Becoming a pass person after being a summit person isn’t easy. Yet I plan to start by giving thanks. Thanks to the beautiful people and places that give me so much joy. By savouring each moment and sensation. And by letting the silly lists in my head remain what they are: silly. Besides, the Spearhead is probably overrated anyway (still gonna ski it this winter though).

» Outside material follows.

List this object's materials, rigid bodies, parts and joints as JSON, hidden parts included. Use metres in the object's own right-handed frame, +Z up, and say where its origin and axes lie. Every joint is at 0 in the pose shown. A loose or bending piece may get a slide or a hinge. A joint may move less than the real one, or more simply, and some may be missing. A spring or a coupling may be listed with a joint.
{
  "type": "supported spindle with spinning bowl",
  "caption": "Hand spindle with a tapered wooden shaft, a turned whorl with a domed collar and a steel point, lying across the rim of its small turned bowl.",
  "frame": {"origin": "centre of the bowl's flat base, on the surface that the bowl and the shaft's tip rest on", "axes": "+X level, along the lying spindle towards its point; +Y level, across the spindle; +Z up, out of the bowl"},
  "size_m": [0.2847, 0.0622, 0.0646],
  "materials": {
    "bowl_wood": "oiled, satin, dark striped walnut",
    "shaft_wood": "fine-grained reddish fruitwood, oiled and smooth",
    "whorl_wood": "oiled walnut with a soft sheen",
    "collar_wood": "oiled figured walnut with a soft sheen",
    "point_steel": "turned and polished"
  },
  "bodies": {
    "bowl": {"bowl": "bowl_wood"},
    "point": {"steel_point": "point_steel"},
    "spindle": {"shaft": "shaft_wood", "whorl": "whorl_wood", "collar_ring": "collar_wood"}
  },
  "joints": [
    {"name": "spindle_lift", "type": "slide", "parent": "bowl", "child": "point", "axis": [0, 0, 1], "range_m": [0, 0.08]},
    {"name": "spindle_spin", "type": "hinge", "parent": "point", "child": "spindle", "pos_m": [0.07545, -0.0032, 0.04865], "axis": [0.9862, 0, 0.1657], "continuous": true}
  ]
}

The personally unclimbed Gandalf from the shoulder of Frodo. Photo Credit: Anya Boardman
Wow, thanks for the philosophical trip report. Long ago I used to be a peak person. Eventually I was content to stagger up to one of our huts. Lately I am a hot spring person, because car camping, you don’t have to carry your stuff, and the Jeep does not flap in the wind. But companionship does matter. After all, we have hot water at home if all you want is hot water.
A very good point Roland!
Truly brilliant words Lucas… makes me reflect a lot of how I speak to mountain experiences, and move within them. I can’t say whether I’m a summit or pass person, and I think the grey there is a space of brilliant adventure. And who cares if the spearhead is over rated, it’ll be a good day regardless.
Great trip report! I have pondered a lot of these ideas for many years. I’m definitely a ‘pass’ person but your trip report helps remind me why I strive to never head out into the mountains (and elsewhere) just to chase a summit/credential/job/etc. Back during the pandemic, I went and spent a week alone watching the mountains at Burton Hut. It was wonderful and strange to spend time in the mountains just watching them and not aiming to go anywhere. I wrote a trip report but it did not capture these ideas as well as this report does.
Well written. Both journey and destination are rewarding, and as Noah said, the space between the binary certainly holds worlds of immense possibilities. Much of our lives are spent in endless pursuit of something or other… to have spaces where we can proverbially ‘slip out from under the thumb’ of such pursuits is something to be so very grateful for. Glad that you found the time to reflect and write this wonderful trip report!
Lucas! This is the year…
Also holy cow what a great read… Definitely one worth following up on.
Keep getting after it!
Thanks Lucas
Happy I finally got a moment to read this, very well said
I already messaged you about this but this is hands down in my top 2 or 3 (no order) trip reports ever. Thanks for writing this Lucas.